*YOUR OBJECTIVE*. In the data below, find every line that has the string "Identity", and copy it.

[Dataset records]
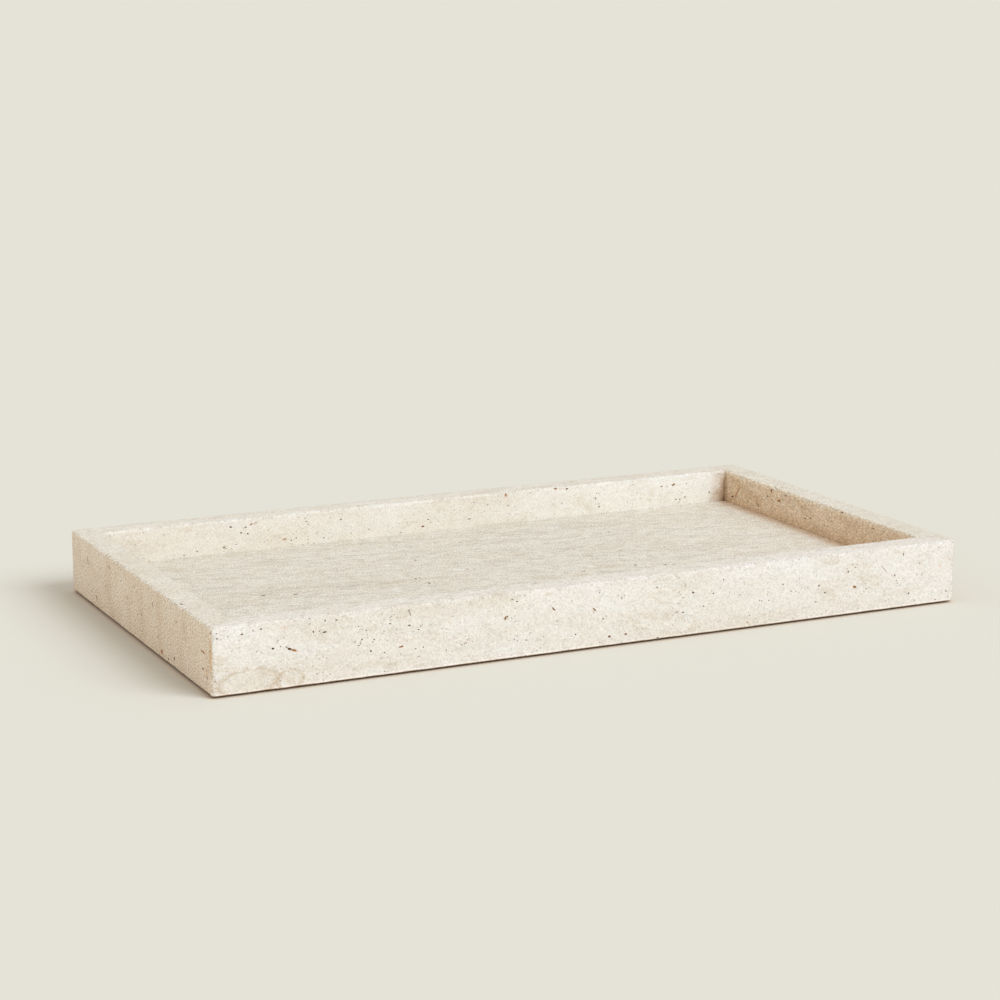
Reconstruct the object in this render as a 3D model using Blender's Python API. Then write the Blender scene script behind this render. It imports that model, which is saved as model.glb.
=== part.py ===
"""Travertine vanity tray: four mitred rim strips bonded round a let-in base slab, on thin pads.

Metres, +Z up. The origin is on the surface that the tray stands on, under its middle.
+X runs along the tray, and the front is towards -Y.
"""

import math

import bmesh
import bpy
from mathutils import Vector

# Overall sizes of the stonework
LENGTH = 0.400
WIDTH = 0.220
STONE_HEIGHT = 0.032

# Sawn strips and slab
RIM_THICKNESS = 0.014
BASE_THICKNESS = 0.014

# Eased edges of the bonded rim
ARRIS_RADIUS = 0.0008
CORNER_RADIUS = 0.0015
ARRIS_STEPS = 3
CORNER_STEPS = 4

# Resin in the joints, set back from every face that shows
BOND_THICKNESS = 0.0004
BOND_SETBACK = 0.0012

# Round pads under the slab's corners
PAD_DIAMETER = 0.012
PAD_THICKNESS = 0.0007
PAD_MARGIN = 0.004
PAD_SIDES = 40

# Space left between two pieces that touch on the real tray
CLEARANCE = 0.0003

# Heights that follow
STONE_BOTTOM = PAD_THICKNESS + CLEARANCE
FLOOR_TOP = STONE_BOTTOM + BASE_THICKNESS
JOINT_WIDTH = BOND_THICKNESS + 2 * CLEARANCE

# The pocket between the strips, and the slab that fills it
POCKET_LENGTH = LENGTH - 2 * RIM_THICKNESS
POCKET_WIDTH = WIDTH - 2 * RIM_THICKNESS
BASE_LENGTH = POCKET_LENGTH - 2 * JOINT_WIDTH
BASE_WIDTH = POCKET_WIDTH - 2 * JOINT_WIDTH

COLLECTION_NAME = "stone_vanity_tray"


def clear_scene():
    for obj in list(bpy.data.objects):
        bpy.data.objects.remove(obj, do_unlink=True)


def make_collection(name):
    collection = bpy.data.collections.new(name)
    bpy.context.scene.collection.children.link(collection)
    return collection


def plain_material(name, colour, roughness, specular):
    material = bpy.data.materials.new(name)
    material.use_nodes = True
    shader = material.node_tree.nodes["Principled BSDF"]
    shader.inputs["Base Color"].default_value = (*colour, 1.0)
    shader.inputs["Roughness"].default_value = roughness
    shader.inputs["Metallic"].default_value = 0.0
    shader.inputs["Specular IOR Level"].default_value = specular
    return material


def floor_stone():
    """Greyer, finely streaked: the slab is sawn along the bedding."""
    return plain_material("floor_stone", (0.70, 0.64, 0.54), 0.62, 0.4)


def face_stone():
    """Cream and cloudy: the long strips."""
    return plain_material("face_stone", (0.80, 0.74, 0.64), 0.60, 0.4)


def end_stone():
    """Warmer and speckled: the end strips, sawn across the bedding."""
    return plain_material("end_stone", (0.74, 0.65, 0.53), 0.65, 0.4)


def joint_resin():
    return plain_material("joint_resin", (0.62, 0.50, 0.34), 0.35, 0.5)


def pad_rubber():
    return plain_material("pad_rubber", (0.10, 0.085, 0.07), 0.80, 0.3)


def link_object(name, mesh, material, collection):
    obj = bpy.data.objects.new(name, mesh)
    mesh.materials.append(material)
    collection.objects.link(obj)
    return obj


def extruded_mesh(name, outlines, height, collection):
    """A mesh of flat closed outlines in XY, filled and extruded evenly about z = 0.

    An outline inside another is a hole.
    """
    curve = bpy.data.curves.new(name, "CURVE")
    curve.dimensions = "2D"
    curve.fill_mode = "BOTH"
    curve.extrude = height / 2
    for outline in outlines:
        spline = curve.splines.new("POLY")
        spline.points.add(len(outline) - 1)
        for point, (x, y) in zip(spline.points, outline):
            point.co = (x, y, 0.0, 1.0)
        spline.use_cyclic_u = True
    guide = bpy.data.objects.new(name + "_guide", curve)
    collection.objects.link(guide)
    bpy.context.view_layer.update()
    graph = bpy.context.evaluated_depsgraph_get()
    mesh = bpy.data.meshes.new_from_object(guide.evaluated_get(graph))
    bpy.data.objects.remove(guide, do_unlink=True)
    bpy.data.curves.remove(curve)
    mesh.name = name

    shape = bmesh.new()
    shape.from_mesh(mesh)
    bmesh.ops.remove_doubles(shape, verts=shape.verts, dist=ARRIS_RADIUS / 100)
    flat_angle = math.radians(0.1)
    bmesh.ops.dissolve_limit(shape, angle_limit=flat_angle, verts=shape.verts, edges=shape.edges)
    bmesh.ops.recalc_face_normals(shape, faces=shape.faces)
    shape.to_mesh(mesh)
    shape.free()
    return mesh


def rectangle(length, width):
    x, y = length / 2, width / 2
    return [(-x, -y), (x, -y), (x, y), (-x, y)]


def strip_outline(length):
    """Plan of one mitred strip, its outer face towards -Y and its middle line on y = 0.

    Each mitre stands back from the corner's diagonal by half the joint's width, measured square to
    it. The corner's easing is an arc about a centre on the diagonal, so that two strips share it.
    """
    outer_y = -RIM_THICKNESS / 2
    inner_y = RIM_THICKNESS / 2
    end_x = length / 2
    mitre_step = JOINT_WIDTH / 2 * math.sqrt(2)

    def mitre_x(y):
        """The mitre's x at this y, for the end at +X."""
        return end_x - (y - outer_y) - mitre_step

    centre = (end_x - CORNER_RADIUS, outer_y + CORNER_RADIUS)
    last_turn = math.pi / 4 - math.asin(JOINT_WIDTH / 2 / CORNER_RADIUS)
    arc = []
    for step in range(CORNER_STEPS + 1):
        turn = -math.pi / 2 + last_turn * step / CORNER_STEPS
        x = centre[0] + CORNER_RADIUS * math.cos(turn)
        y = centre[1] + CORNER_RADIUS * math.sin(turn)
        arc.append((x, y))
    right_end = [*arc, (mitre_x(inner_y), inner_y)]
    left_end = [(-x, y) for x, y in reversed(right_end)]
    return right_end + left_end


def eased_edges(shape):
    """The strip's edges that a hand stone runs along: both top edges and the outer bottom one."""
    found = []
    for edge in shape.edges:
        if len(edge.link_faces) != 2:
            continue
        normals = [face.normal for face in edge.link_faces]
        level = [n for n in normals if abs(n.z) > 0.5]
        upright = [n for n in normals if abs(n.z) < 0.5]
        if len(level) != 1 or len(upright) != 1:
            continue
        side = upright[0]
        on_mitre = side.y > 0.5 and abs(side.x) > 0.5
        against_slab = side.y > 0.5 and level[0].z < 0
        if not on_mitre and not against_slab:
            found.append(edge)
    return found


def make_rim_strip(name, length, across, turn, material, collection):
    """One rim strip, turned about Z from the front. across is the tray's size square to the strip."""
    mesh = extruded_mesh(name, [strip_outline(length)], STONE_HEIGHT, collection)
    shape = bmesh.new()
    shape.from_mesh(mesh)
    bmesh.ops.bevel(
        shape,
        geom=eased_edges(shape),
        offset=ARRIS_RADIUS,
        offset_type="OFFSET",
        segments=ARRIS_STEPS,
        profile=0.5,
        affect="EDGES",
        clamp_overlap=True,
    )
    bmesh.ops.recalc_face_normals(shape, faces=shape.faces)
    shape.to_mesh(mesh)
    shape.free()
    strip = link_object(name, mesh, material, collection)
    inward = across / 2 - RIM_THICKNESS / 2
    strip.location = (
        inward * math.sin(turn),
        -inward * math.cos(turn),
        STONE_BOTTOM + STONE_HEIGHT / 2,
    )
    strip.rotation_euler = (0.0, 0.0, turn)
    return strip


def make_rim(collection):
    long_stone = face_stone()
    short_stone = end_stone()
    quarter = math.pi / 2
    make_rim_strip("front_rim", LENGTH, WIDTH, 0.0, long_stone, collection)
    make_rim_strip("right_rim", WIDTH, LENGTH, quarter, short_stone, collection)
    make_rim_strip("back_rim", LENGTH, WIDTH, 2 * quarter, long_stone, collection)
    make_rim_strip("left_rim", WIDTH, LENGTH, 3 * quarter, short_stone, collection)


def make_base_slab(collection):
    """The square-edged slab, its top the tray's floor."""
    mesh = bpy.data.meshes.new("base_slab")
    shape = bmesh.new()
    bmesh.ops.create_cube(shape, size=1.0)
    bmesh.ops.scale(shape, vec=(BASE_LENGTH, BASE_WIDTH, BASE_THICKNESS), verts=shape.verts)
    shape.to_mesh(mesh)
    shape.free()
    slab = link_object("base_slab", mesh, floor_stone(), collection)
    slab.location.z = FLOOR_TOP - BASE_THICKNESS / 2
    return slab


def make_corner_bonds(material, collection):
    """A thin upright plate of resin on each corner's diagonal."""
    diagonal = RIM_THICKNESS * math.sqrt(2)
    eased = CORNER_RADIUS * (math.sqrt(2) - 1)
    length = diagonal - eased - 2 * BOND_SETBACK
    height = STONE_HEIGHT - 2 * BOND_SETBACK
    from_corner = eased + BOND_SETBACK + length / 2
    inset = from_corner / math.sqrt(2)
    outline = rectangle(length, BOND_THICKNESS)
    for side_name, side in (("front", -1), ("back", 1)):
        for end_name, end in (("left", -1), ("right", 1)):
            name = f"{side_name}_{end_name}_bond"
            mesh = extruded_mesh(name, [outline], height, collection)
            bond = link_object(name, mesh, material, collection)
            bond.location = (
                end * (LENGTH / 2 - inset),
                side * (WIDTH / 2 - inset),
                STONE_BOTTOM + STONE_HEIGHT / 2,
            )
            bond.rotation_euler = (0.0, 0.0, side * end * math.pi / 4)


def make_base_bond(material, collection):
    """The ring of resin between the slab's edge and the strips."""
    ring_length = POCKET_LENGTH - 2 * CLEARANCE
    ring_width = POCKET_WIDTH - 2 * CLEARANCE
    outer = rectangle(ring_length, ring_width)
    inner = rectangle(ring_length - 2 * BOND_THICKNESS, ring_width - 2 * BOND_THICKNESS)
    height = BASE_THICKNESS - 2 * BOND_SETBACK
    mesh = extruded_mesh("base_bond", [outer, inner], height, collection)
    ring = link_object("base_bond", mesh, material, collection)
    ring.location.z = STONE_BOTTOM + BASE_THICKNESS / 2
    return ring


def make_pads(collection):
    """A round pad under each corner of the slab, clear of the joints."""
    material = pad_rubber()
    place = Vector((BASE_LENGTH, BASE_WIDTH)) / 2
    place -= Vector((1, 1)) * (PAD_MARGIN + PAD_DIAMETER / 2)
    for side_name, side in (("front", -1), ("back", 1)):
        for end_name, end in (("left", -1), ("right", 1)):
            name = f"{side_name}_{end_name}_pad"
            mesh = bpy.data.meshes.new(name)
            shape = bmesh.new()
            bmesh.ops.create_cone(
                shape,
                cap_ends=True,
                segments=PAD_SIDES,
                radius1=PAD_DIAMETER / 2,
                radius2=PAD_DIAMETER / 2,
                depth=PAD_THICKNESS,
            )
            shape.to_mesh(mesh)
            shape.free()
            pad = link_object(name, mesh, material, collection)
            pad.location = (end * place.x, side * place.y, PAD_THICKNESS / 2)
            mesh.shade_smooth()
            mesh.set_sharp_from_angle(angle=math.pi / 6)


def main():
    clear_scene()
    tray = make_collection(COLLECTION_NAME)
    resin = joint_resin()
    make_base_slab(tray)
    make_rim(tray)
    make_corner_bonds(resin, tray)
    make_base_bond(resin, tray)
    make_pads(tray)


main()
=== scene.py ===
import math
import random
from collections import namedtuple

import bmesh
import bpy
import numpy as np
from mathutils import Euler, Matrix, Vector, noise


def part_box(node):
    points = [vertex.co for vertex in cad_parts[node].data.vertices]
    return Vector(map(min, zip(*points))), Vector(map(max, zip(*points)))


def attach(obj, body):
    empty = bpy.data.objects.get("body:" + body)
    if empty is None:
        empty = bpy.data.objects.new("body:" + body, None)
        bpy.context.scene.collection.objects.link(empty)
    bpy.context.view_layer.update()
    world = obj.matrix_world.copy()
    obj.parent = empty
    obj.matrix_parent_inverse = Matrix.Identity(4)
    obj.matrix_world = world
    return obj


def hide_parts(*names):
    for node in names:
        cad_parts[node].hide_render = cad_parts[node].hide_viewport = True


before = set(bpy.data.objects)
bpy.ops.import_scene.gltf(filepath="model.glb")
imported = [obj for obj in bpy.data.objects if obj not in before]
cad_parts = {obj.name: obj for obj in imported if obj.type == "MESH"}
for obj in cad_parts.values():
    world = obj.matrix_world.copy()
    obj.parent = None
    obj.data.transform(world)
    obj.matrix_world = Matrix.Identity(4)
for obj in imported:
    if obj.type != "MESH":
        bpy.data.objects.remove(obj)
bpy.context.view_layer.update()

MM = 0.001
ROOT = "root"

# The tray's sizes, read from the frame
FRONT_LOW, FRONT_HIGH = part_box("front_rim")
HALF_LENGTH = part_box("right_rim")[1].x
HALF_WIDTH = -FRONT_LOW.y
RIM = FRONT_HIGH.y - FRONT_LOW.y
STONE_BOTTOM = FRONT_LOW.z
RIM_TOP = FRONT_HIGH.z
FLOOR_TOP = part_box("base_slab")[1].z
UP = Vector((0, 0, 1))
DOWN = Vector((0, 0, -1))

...

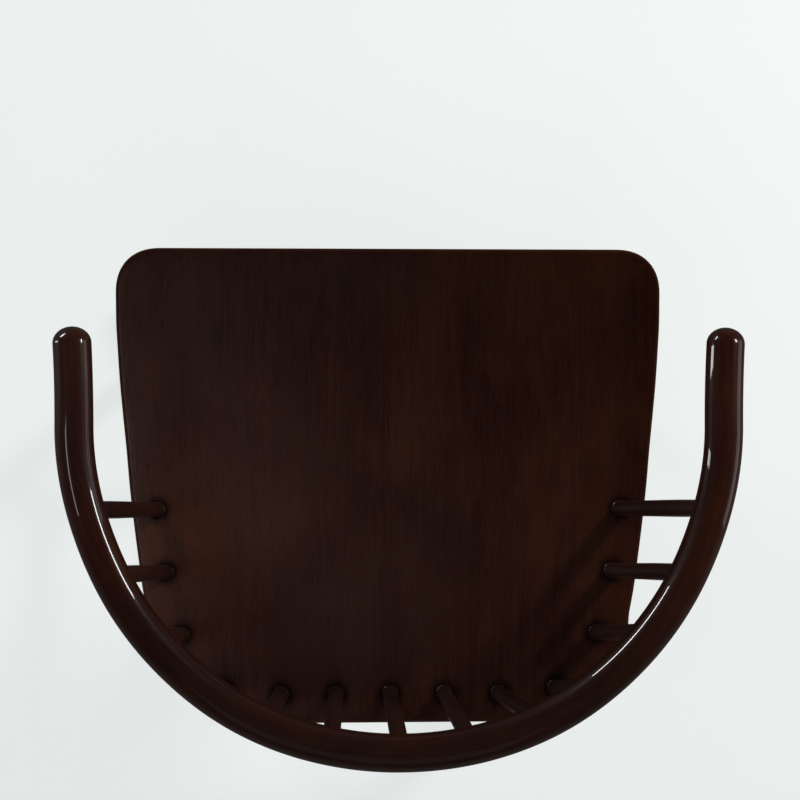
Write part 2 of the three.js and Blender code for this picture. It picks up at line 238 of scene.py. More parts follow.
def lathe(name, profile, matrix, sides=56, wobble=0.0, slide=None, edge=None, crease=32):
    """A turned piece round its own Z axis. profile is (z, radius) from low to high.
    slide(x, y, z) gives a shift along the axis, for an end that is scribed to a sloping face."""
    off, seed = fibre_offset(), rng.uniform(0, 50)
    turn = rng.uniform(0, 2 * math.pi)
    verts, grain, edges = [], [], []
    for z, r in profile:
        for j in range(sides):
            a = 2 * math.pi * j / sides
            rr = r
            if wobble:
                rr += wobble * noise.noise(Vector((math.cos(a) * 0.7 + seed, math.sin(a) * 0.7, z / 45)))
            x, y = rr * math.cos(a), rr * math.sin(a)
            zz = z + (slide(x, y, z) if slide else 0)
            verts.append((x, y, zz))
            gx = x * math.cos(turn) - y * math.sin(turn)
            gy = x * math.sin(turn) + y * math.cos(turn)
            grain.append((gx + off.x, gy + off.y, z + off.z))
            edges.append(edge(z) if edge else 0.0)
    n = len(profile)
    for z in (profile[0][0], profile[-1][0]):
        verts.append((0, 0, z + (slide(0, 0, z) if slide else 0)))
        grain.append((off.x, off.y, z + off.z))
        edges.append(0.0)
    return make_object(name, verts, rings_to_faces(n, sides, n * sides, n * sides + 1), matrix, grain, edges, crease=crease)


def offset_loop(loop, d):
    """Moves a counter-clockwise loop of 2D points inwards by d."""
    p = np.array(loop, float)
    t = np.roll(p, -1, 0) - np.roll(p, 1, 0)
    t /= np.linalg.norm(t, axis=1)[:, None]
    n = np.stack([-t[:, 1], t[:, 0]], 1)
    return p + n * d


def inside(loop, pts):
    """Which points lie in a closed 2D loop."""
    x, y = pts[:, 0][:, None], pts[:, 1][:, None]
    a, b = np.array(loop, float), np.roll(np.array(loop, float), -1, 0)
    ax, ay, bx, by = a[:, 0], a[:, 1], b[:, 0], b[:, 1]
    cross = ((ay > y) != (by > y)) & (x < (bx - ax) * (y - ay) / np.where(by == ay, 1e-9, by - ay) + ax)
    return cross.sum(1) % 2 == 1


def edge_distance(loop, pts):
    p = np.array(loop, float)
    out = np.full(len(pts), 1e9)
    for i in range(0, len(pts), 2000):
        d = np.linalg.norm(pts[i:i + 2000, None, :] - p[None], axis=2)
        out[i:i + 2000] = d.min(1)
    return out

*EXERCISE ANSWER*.
    obj.matrix_parent_inverse = Matrix.Identity(4)
    obj.matrix_world = Matrix.Identity(4)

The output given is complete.